Try to answer your own technical questions yourself first. I once worked with a manager who the programmers found particularly frustrating. To put it politely, she wasn’t too invested in her position and got her job because she was married to one of the company principals. I can remember speaking to one of the programmers after a conversation where he wanted to throttle her and he told me, “Will, always try to answer your technical questions first yourself. It will make it a lot easier for you to get along with programmers in the future.” I took his advice to heart and within reason, I try to answer technical questions first then get help from a programmer or other subject matter expert.

Avoid taking meeting minutes. While some compliance programs want meeting minutes of every meeting and some technical writers consider it a gateway into the inner circle so to speak it is a wrong move for technical writers. More than one programmer I’ve respected over the years has told me to avoid taking meeting minutes because programmers and engineers won’t respect a technical writer who takes minutes and think of them as just a secretary (the traditional role that takes meeting minutes). They also went onto remind me that meeting minutes are rarely ever read beyond the initial meeting. Besides what good are meeting minutes when everybody around the table is taking their own notes anyway?

Have you ever gotten good advice about technical writing from somebody other than a technical writer? What was the advice?

Image by Stock.xchng user: svilen001

Originally published at on November 25, 2011.
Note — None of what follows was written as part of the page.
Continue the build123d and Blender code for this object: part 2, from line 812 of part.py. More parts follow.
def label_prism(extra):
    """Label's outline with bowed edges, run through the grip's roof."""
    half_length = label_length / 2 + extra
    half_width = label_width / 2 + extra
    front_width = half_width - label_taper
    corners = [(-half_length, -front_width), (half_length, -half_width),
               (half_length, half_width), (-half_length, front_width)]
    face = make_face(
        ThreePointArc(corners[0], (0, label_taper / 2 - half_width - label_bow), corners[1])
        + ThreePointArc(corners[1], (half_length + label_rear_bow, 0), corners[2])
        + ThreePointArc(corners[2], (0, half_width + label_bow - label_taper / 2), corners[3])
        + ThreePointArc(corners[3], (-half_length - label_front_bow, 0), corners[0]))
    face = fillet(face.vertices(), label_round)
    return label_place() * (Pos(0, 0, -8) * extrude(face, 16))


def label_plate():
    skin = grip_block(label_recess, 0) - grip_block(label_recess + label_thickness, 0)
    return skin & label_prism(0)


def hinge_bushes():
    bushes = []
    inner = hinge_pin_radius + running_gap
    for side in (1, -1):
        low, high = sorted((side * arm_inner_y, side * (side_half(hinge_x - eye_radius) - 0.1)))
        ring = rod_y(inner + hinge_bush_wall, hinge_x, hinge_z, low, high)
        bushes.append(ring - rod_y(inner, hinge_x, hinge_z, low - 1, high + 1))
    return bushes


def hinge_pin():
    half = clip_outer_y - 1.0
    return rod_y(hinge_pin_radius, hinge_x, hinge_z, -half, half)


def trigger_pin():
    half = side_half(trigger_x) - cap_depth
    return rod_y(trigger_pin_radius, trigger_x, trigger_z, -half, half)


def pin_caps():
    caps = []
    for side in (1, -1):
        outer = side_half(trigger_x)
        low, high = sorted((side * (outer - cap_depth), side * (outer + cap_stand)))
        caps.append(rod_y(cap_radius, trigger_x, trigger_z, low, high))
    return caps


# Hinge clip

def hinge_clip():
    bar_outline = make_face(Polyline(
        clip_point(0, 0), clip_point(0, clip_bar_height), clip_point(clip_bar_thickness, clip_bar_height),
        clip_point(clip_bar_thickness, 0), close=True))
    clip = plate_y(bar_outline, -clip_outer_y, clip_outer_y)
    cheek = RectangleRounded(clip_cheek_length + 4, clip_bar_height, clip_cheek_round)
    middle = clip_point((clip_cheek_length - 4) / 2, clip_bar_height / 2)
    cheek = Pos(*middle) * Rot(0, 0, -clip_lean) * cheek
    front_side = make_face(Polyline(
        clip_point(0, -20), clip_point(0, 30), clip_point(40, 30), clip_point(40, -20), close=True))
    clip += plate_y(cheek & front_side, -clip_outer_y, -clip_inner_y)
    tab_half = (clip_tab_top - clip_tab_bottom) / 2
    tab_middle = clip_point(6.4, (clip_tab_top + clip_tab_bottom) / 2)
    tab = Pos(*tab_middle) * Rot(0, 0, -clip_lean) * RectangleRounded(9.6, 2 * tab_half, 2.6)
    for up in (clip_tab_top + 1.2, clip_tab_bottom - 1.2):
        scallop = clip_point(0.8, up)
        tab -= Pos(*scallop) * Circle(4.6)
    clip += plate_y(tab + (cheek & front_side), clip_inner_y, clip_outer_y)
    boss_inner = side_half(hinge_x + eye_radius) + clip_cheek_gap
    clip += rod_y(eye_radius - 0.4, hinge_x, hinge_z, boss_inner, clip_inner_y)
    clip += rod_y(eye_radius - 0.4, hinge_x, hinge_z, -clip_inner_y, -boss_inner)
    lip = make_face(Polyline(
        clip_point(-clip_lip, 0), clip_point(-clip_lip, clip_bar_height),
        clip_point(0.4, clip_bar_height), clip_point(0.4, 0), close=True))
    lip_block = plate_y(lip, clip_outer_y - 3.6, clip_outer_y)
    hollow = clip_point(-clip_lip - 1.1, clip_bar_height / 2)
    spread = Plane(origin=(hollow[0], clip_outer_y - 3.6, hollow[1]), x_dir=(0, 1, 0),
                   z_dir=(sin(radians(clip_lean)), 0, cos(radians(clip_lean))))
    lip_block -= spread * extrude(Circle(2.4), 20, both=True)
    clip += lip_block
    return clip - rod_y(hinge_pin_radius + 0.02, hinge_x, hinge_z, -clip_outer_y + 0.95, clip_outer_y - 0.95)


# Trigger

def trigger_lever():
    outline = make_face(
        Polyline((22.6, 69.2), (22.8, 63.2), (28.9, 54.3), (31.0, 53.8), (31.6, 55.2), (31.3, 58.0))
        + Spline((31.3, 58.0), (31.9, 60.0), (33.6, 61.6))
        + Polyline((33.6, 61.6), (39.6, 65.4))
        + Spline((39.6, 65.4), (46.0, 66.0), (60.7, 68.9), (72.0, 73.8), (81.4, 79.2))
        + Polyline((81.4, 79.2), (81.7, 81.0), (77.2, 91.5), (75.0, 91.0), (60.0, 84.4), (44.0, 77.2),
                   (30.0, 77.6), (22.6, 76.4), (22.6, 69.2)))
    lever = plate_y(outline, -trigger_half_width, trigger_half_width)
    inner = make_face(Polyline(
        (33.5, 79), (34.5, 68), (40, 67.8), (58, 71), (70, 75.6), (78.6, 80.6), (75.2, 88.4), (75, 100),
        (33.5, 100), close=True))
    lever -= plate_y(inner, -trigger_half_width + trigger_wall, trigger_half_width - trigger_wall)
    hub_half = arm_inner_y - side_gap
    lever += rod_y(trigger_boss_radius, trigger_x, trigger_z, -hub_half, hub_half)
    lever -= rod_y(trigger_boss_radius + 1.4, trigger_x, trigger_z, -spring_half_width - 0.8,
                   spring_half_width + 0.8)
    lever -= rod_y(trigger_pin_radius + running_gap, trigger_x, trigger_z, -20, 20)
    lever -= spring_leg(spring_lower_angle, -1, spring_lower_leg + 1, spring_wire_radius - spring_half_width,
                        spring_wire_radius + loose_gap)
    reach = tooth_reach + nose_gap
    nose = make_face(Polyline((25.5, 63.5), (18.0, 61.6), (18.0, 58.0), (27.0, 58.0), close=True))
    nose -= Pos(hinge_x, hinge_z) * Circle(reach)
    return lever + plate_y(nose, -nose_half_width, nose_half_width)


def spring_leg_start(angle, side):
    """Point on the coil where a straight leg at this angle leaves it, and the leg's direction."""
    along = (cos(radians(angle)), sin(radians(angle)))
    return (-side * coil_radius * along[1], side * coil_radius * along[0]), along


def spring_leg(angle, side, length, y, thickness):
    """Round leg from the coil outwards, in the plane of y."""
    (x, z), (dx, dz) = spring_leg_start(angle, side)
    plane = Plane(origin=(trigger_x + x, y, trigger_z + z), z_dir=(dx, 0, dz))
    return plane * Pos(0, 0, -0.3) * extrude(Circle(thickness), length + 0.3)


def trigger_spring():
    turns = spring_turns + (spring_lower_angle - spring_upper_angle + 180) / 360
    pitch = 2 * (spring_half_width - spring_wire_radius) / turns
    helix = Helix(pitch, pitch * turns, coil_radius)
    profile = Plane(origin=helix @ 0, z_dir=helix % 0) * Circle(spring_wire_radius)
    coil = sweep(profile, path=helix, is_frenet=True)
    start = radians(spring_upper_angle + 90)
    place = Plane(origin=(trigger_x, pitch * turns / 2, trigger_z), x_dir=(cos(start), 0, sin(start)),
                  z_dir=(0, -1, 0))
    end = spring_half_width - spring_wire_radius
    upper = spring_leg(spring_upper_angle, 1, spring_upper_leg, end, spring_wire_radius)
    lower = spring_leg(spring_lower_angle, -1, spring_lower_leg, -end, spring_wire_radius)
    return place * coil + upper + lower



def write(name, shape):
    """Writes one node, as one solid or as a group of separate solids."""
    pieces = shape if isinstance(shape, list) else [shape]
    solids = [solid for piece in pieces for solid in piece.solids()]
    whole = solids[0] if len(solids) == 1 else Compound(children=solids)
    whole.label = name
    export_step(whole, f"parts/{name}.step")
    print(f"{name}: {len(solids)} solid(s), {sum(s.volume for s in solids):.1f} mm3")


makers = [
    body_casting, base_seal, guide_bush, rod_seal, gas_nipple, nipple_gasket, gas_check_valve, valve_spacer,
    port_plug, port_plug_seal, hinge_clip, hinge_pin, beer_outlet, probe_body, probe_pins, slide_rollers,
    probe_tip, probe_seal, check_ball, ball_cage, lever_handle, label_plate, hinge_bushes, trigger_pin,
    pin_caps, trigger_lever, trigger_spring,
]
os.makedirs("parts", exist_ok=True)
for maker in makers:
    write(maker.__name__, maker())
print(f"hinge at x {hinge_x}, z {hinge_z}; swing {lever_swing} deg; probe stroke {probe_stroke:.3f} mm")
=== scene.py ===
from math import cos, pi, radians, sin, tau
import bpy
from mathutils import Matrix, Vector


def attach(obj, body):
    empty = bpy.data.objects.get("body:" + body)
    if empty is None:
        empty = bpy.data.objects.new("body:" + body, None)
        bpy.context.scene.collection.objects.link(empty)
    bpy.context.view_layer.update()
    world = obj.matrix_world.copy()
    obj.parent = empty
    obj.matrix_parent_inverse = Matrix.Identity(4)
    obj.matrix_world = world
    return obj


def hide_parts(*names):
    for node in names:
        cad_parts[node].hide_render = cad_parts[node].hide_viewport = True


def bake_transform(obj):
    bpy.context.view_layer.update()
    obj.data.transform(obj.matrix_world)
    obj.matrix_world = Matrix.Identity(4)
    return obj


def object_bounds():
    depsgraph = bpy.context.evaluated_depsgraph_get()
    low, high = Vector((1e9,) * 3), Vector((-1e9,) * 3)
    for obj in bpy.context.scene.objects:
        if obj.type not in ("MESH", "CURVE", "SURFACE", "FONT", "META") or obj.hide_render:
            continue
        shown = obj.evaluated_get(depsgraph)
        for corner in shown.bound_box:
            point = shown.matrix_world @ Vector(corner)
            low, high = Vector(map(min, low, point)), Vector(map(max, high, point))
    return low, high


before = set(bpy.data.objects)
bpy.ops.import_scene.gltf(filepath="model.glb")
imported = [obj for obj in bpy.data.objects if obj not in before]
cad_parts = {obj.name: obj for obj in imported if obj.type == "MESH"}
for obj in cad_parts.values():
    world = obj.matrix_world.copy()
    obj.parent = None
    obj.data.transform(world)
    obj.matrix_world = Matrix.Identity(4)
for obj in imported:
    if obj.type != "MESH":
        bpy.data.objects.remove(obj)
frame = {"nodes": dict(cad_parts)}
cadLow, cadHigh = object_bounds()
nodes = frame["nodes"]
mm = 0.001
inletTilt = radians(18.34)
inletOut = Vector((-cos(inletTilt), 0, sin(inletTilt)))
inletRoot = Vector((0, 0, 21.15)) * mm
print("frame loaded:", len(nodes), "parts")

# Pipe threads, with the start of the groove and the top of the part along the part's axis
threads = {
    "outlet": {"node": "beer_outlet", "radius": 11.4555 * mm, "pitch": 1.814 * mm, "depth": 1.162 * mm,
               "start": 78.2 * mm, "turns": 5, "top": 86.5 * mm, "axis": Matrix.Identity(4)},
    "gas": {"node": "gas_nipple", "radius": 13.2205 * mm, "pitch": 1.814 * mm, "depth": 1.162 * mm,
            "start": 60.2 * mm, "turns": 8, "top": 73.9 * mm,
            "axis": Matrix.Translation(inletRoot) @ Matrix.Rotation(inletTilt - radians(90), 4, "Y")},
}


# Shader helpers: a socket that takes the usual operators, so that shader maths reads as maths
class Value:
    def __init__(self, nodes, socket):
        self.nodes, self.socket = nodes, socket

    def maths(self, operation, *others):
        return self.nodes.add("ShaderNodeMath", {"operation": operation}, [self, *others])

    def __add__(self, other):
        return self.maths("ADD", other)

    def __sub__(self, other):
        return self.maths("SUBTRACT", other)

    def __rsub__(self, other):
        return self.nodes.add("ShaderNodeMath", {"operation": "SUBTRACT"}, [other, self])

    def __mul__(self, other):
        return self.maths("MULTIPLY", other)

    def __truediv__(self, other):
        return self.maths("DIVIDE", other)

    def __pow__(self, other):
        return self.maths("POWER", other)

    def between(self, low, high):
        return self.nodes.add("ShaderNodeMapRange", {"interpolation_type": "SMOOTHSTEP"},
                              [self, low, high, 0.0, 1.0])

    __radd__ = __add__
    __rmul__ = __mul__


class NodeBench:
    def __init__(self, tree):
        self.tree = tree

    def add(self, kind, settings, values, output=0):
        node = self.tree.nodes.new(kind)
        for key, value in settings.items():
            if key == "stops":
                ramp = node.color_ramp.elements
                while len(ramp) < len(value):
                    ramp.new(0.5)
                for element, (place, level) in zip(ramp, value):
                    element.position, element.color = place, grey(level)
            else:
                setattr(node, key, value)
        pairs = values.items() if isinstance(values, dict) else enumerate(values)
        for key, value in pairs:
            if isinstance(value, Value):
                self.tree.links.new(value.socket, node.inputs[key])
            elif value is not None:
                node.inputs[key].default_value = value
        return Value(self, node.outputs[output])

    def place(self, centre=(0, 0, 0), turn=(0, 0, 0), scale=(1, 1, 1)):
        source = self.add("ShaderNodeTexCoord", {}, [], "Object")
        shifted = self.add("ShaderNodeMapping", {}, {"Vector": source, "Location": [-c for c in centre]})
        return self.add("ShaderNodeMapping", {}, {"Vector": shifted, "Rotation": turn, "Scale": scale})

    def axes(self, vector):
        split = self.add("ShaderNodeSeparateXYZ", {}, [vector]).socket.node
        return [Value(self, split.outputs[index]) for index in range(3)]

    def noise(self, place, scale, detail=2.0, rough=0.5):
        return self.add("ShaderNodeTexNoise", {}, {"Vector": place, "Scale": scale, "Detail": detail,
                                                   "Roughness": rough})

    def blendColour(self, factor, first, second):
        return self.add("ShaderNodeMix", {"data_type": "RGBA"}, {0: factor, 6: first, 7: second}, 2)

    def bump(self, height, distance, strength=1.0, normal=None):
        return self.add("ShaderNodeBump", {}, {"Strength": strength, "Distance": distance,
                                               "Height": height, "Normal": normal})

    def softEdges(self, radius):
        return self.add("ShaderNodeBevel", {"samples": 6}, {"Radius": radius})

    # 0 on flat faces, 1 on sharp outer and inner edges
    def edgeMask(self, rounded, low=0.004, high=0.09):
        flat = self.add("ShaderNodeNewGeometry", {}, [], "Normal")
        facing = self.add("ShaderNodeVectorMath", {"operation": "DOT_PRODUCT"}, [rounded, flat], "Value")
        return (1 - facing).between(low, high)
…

Remote technical writer best practices

I worked on my first remote technical writing project when dial up was still dominant in homes, and I find myself still learning as I go along. Remote technical writing projects can work. However, I’ve come to see over time that not every organization can support remote writers. Likewise, not every writer is cut out for working remotely.

Here are a few best practices I’ve come across over the years:

Use the cloud for file hand off and version control

I’ve been burned myself so many times by emailing files back and forth that I should know better. While it’s not a factor when writing articles or blog posts (lightly formatted and simple documents), it is a factor when working on more complex documents. Now with cloud platforms like Podio, Dropbox, and Box that include free cloud space price isn’t an option to not setup an option for file hand off and version control.
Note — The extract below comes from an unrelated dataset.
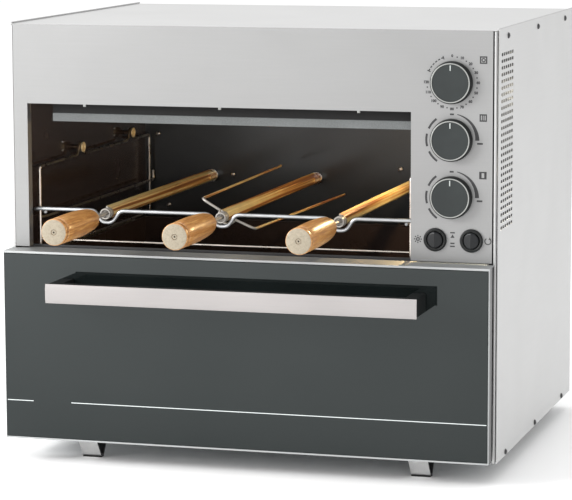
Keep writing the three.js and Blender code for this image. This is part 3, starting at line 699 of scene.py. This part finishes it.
def back_and_roof():
    formed("top_cover", TOP_STEEL)
    formed("back_cover", GALVANISED)
    formed("base_pan", GALVANISED)
    formed("front_frame", BLACK_PAINT)
    low, high = span("back_cover")
    bm = bmesh.new()
    left, right = low.x + BACK_SCREW_INSET, high.x - BACK_SCREW_INSET
    for x in (left, -BACK_SCREW_X, BACK_SCREW_X, right):
        for z in (low.z + BACK_SCREW_RISE, high.z - BACK_SCREW_RISE):
            screw_head(bm, at(x, high.y, z), Y, X)
    for x in (left, right):
        screw_head(bm, at(x, high.y, (low.z + high.z) / 2), Y, X)
    publish(bm, "back_screws", "oven", BLACK_PAINT)
    gland = middle("cord_gland")
    bm = bmesh.new()
    profile = [
        (3.5, 456), (7.2, 456), (7.2, 460.3), (10, 460.3),
        (10, 462), (9, 466), (4.2, 466), (3.5, 465.2),
    ]
    turned(bm, [*profile, profile[0]], gland.x, gland.z, 64)
    publish(bm, "cord_gland_turned", "oven", BLACK_PLASTIC, ("cord_gland",))


def front_panel():
    formed("front_fascia", FASCIA_STEEL, 0.3, 3)
    for side in ("left", "right"):
        formed(f"corner_trim_{side}", TRIM_STEEL, 0.4, 3)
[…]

Another benefit of using the cloud is it offers better support for alternative work schedules and projects that span time zones. It’s better to have files in the cloud versus the email inbox or local hard drive of a part-time off hours technical writer for security and convenience of other team members.

Use social task management tools to keep the project on track

Asana and Producteev offer intriguing (and free!) options for tracking all the tasks around documents. In fact, I use Asana regularly for editorial checklists on a corporate project and when writing articles and blog posts

Remember not every organization is remote writer compatible. For a range of reasons that aren’t entirely the remote writer’s fault, there are some organizations that just can’t support a remote writer for reasons of corporate dysfunction, politics, and other such things.

I’d like to say that I have sure fire way of qualifying such organizations but I don’t have that trick down yet. Way back when I was a computer book technical editor, the publishing industry had worked with remote contractors down. Remote writer compatibility, usually, breaks down to the following:

  • The right kind of writing project
  • Communications
  • Project management

Technical writers get ignored enough in some organizations when they are in a cubicle at the end of the row. When a technical writer is faceless, it adds another level of potential error into the usual project communications mix.

Use track changes and comments

While it’s easy to hate on Microsoft Word, Word’s track changes and comments are ideal for edits and reviews on documents because they leave an audit trail that’s easy for other team members to follow. Any comments that aren’t approved can always be rolled back. Alternatively, you can review documents as Adobe Acrobat PDFs with the Adobe Reader’s annotation tools.

Write emails, questions, and review comments that can stand on their own It’s one thing to have to defend and add clarity to your communications and comments while working in the same office. However, it takes on an added shade of importance when working as a remote writer.

Use mobility as a redundancy

I keep many of my working files in Dropbox so I can access them while I’m away from my PC from either my iPhone or iPad. I’ve also had to send out client emails during one of the usual Fairfax County, Virginia storms to alert clients when my power was lost.

What are your remote technical writer best practices?